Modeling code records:
=-=-=

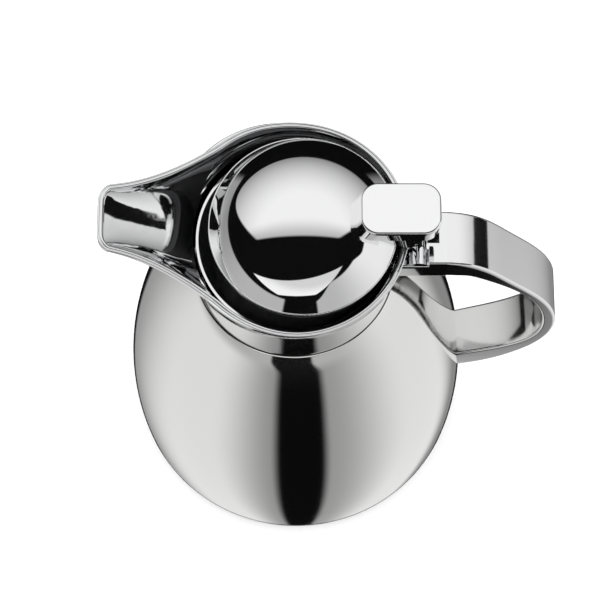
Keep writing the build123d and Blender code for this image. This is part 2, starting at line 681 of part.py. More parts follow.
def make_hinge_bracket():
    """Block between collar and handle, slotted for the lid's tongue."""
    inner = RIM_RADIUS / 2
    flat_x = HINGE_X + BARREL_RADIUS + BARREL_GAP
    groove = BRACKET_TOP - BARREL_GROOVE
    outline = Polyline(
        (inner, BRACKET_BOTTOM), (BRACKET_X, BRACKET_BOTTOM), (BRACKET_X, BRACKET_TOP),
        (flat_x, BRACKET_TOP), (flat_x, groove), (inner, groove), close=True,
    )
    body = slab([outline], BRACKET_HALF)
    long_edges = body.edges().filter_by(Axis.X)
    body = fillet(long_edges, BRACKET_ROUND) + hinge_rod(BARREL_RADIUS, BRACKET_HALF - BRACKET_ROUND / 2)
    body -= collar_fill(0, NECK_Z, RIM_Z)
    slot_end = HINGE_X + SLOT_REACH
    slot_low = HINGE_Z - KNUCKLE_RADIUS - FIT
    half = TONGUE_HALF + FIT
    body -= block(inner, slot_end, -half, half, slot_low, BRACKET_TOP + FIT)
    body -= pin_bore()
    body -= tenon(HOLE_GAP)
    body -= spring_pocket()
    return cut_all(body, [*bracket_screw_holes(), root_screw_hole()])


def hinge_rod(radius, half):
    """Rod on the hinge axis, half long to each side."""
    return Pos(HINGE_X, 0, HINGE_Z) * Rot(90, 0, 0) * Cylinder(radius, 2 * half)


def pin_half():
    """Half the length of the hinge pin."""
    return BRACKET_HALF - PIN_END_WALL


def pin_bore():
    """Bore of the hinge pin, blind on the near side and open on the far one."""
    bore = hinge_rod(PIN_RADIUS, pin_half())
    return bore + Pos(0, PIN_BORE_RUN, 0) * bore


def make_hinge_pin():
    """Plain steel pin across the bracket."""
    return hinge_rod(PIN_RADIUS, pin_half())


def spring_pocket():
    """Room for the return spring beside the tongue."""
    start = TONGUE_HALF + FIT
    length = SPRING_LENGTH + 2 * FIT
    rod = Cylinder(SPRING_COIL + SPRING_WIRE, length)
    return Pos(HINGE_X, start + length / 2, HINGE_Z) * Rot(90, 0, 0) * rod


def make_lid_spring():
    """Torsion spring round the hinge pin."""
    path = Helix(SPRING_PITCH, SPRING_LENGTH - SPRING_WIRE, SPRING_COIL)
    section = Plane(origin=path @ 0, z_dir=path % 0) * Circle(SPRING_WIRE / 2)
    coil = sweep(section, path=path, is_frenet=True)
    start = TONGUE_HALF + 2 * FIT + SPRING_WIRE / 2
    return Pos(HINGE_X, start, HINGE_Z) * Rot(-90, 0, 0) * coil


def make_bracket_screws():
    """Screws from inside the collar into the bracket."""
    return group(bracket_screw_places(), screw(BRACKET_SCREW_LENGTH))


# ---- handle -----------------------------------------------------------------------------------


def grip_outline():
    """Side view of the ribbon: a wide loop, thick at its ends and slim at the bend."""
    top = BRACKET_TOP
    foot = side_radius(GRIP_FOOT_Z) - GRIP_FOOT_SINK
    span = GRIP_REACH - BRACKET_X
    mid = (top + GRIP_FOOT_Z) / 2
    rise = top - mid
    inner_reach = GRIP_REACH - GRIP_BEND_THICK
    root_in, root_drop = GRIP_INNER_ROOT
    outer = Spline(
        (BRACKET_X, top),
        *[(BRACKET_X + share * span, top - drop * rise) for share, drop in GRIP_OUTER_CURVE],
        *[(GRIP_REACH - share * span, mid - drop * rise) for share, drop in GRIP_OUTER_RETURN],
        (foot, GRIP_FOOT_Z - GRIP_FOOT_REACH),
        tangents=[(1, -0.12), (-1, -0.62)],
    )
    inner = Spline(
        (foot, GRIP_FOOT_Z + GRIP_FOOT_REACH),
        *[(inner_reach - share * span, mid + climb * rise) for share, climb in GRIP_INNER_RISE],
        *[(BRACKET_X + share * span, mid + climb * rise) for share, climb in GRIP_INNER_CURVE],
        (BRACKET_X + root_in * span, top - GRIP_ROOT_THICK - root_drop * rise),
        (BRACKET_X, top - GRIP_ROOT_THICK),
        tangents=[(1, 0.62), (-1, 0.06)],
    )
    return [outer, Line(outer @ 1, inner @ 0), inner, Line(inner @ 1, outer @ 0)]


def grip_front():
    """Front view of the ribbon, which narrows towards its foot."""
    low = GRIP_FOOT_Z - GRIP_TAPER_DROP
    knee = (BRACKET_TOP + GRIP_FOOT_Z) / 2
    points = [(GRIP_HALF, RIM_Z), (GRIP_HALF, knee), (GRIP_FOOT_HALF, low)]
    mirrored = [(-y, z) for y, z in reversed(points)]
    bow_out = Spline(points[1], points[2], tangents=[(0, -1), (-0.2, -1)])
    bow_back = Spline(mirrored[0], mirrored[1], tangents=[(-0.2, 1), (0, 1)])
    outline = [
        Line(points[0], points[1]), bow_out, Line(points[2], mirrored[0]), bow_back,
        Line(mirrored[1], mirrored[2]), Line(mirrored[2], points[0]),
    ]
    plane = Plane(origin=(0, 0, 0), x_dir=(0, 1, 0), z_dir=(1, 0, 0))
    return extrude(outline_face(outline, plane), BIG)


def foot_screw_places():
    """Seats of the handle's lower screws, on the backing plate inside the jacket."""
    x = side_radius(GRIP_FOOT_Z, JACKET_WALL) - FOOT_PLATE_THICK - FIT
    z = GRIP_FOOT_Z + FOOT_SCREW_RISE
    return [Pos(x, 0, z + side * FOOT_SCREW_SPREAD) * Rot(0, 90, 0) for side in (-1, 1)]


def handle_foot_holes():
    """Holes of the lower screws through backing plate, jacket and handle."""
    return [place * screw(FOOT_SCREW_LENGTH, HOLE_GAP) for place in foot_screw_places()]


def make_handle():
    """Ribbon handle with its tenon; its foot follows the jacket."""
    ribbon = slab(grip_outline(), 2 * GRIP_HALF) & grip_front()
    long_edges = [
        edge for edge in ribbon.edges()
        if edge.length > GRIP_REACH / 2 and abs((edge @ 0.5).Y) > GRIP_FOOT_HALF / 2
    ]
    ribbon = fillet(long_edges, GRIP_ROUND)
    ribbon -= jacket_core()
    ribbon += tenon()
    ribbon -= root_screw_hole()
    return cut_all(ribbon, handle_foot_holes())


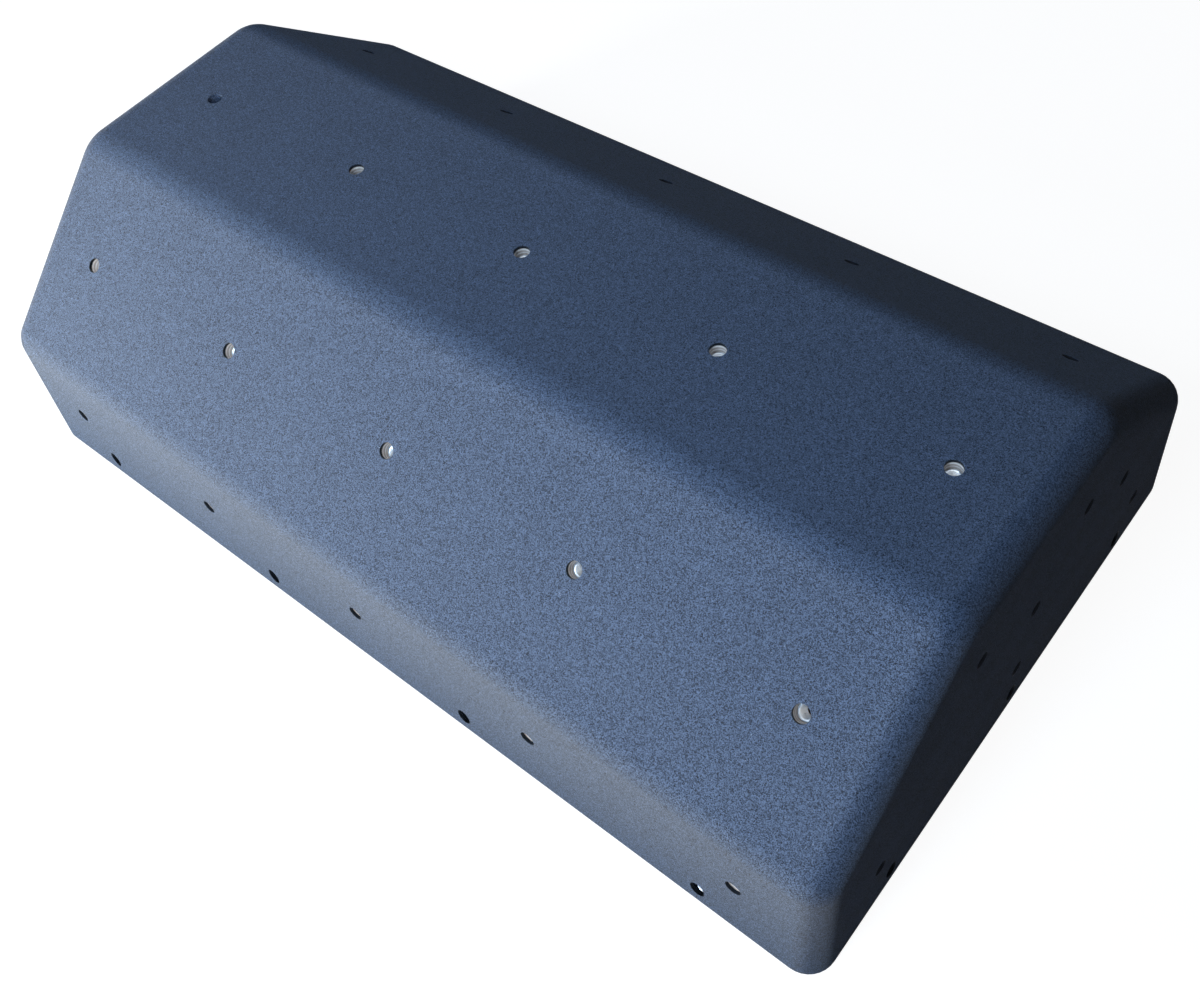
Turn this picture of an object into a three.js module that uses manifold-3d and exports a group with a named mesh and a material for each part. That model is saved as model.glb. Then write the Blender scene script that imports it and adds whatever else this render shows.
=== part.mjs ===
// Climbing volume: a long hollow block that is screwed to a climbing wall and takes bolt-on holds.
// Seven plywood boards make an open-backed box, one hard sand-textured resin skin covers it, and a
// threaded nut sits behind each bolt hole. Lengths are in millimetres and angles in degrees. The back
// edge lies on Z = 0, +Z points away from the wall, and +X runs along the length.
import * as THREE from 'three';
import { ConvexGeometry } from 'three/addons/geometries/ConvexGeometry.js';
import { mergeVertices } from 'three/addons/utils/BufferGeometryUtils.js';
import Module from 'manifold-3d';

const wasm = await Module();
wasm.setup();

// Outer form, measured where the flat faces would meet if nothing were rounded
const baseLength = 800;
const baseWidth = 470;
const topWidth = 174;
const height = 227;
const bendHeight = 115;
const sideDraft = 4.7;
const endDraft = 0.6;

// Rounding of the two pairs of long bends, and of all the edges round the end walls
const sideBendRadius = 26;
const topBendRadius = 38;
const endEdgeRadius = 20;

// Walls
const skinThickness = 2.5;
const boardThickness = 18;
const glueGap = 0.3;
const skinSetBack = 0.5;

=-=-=

Exercise objective
Quote all the records exactly, please, leaving none out.

Response to this task
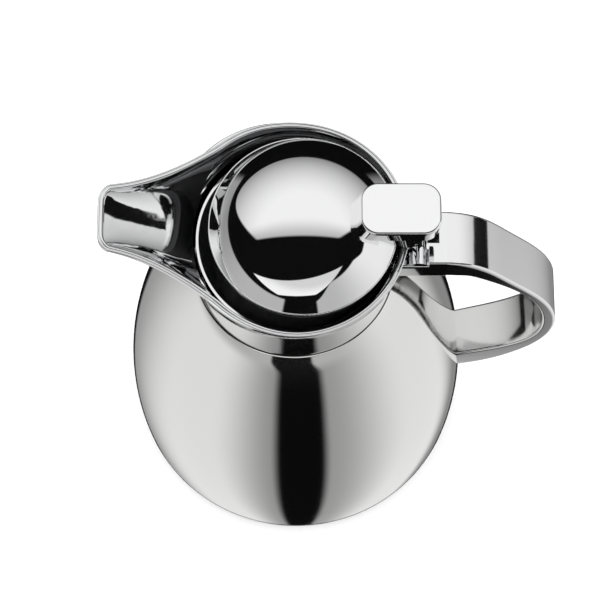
Keep writing the build123d and Blender code for this image. This is part 2, starting at line 681 of part.py. More parts follow.
def make_hinge_bracket():
    """Block between collar and handle, slotted for the lid's tongue."""
    inner = RIM_RADIUS / 2
    flat_x = HINGE_X + BARREL_RADIUS + BARREL_GAP
    groove = BRACKET_TOP - BARREL_GROOVE
    outline = Polyline(
        (inner, BRACKET_BOTTOM), (BRACKET_X, BRACKET_BOTTOM), (BRACKET_X, BRACKET_TOP),
        (flat_x, BRACKET_TOP), (flat_x, groove), (inner, groove), close=True,
    )
    body = slab([outline], BRACKET_HALF)
    long_edges = body.edges().filter_by(Axis.X)
    body = fillet(long_edges, BRACKET_ROUND) + hinge_rod(BARREL_RADIUS, BRACKET_HALF - BRACKET_ROUND / 2)
    body -= collar_fill(0, NECK_Z, RIM_Z)
    slot_end = HINGE_X + SLOT_REACH
    slot_low = HINGE_Z - KNUCKLE_RADIUS - FIT
    half = TONGUE_HALF + FIT
    body -= block(inner, slot_end, -half, half, slot_low, BRACKET_TOP + FIT)
    body -= pin_bore()
    body -= tenon(HOLE_GAP)
    body -= spring_pocket()
    return cut_all(body, [*bracket_screw_holes(), root_screw_hole()])


def hinge_rod(radius, half):
    """Rod on the hinge axis, half long to each side."""
    return Pos(HINGE_X, 0, HINGE_Z) * Rot(90, 0, 0) * Cylinder(radius, 2 * half)


def pin_half():
    """Half the length of the hinge pin."""
    return BRACKET_HALF - PIN_END_WALL


def pin_bore():
    """Bore of the hinge pin, blind on the near side and open on the far one."""
    bore = hinge_rod(PIN_RADIUS, pin_half())
    return bore + Pos(0, PIN_BORE_RUN, 0) * bore


def make_hinge_pin():
    """Plain steel pin across the bracket."""
    return hinge_rod(PIN_RADIUS, pin_half())


def spring_pocket():
    """Room for the return spring beside the tongue."""
    start = TONGUE_HALF + FIT
    length = SPRING_LENGTH + 2 * FIT
    rod = Cylinder(SPRING_COIL + SPRING_WIRE, length)
    return Pos(HINGE_X, start + length / 2, HINGE_Z) * Rot(90, 0, 0) * rod


def make_lid_spring():
    """Torsion spring round the hinge pin."""
    path = Helix(SPRING_PITCH, SPRING_LENGTH - SPRING_WIRE, SPRING_COIL)
    section = Plane(origin=path @ 0, z_dir=path % 0) * Circle(SPRING_WIRE / 2)
    coil = sweep(section, path=path, is_frenet=True)
    start = TONGUE_HALF + 2 * FIT + SPRING_WIRE / 2
    return Pos(HINGE_X, start, HINGE_Z) * Rot(-90, 0, 0) * coil


def make_bracket_screws():
    """Screws from inside the collar into the bracket."""
    return group(bracket_screw_places(), screw(BRACKET_SCREW_LENGTH))


# ---- handle -----------------------------------------------------------------------------------


def grip_outline():
    """Side view of the ribbon: a wide loop, thick at its ends and slim at the bend."""
    top = BRACKET_TOP
    foot = side_radius(GRIP_FOOT_Z) - GRIP_FOOT_SINK
    span = GRIP_REACH - BRACKET_X
    mid = (top + GRIP_FOOT_Z) / 2
    rise = top - mid
    inner_reach = GRIP_REACH - GRIP_BEND_THICK
    root_in, root_drop = GRIP_INNER_ROOT
    outer = Spline(
        (BRACKET_X, top),
        *[(BRACKET_X + share * span, top - drop * rise) for share, drop in GRIP_OUTER_CURVE],
        *[(GRIP_REACH - share * span, mid - drop * rise) for share, drop in GRIP_OUTER_RETURN],
        (foot, GRIP_FOOT_Z - GRIP_FOOT_REACH),
        tangents=[(1, -0.12), (-1, -0.62)],
    )
    inner = Spline(
        (foot, GRIP_FOOT_Z + GRIP_FOOT_REACH),
        *[(inner_reach - share * span, mid + climb * rise) for share, climb in GRIP_INNER_RISE],
        *[(BRACKET_X + share * span, mid + climb * rise) for share, climb in GRIP_INNER_CURVE],
        (BRACKET_X + root_in * span, top - GRIP_ROOT_THICK - root_drop * rise),
        (BRACKET_X, top - GRIP_ROOT_THICK),
        tangents=[(1, 0.62), (-1, 0.06)],
    )
    return [outer, Line(outer @ 1, inner @ 0), inner, Line(inner @ 1, outer @ 0)]


def grip_front():
    """Front view of the ribbon, which narrows towards its foot."""
    low = GRIP_FOOT_Z - GRIP_TAPER_DROP
    knee = (BRACKET_TOP + GRIP_FOOT_Z) / 2
    points = [(GRIP_HALF, RIM_Z), (GRIP_HALF, knee), (GRIP_FOOT_HALF, low)]
    mirrored = [(-y, z) for y, z in reversed(points)]
    bow_out = Spline(points[1], points[2], tangents=[(0, -1), (-0.2, -1)])
    bow_back = Spline(mirrored[0], mirrored[1], tangents=[(-0.2, 1), (0, 1)])
    outline = [
        Line(points[0], points[1]), bow_out, Line(points[2], mirrored[0]), bow_back,
        Line(mirrored[1], mirrored[2]), Line(mirrored[2], points[0]),
    ]
    plane = Plane(origin=(0, 0, 0), x_dir=(0, 1, 0), z_dir=(1, 0, 0))
    return extrude(outline_face(outline, plane), BIG)


def foot_screw_places():
    """Seats of the handle's lower screws, on the backing plate inside the jacket."""
    x = side_radius(GRIP_FOOT_Z, JACKET_WALL) - FOOT_PLATE_THICK - FIT
    z = GRIP_FOOT_Z + FOOT_SCREW_RISE
    return [Pos(x, 0, z + side * FOOT_SCREW_SPREAD) * Rot(0, 90, 0) for side in (-1, 1)]


def handle_foot_holes():
    """Holes of the lower screws through backing plate, jacket and handle."""
    return [place * screw(FOOT_SCREW_LENGTH, HOLE_GAP) for place in foot_screw_places()]


def make_handle():
    """Ribbon handle with its tenon; its foot follows the jacket."""
    ribbon = slab(grip_outline(), 2 * GRIP_HALF) & grip_front()
    long_edges = [
        edge for edge in ribbon.edges()
        if edge.length > GRIP_REACH / 2 and abs((edge @ 0.5).Y) > GRIP_FOOT_HALF / 2
    ]
    ribbon = fillet(long_edges, GRIP_ROUND)
    ribbon -= jacket_core()
    ribbon += tenon()
    ribbon -= root_screw_hole()
    return cut_all(ribbon, handle_foot_holes())


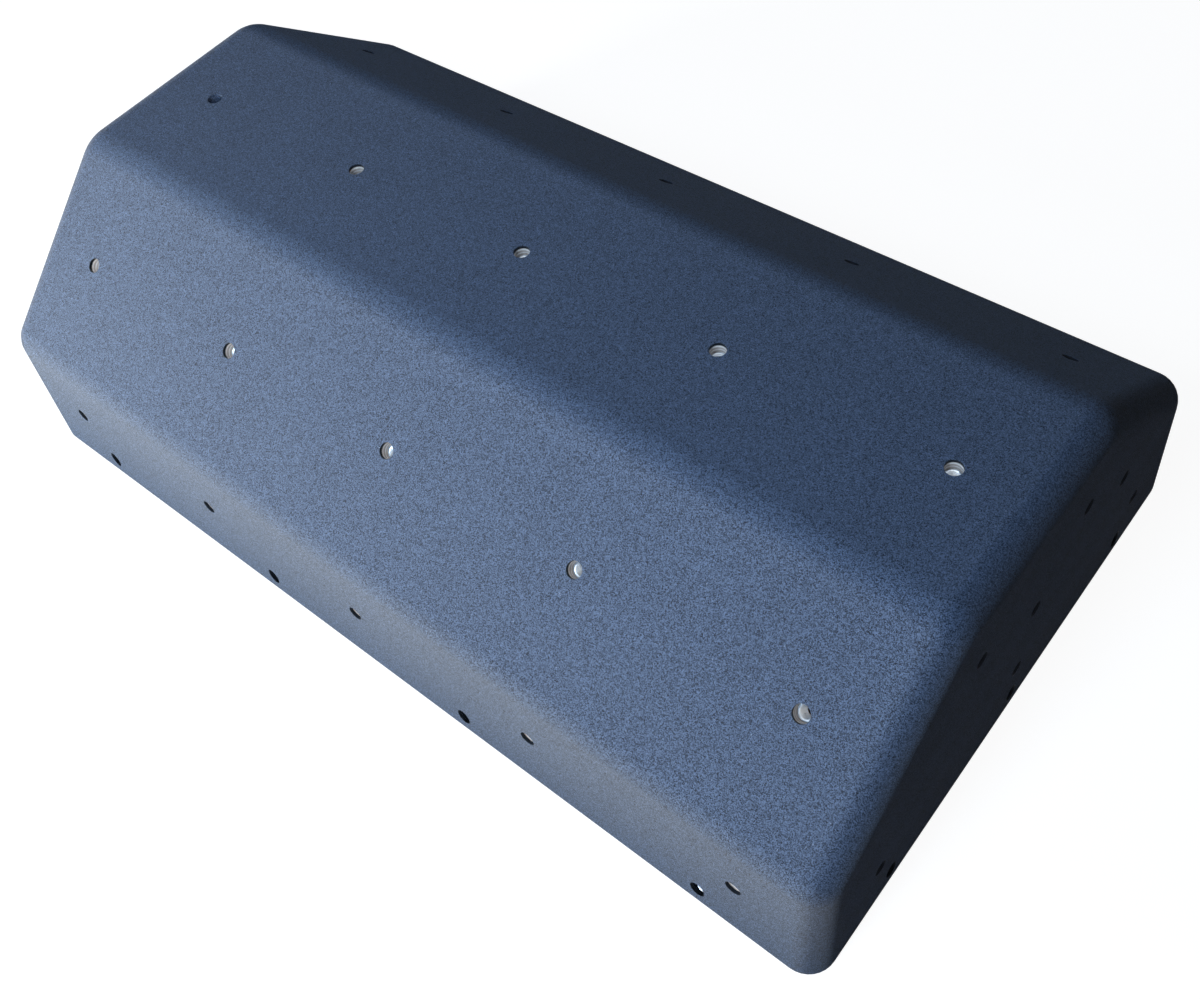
Turn this picture of an object into a three.js module that uses manifold-3d and exports a group with a named mesh and a material for each part. That model is saved as model.glb. Then write the Blender scene script that imports it and adds whatever else this render shows.
=== part.mjs ===
// Climbing volume: a long hollow block that is screwed to a climbing wall and takes bolt-on holds.
// Seven plywood boards make an open-backed box, one hard sand-textured resin skin covers it, and a
// threaded nut sits behind each bolt hole. Lengths are in millimetres and angles in degrees. The back
// edge lies on Z = 0, +Z points away from the wall, and +X runs along the length.
import * as THREE from 'three';
import { ConvexGeometry } from 'three/addons/geometries/ConvexGeometry.js';
import { mergeVertices } from 'three/addons/utils/BufferGeometryUtils.js';
import Module from 'manifold-3d';

const wasm = await Module();
wasm.setup();

// Outer form, measured where the flat faces would meet if nothing were rounded
const baseLength = 800;
const baseWidth = 470;
const topWidth = 174;
const height = 227;
const bendHeight = 115;
const sideDraft = 4.7;
const endDraft = 0.6;

// Rounding of the two pairs of long bends, and of all the edges round the end walls
const sideBendRadius = 26;
const topBendRadius = 38;
const endEdgeRadius = 20;

// Walls
const skinThickness = 2.5;
const boardThickness = 18;
const glueGap = 0.3;
const skinSetBack = 0.5;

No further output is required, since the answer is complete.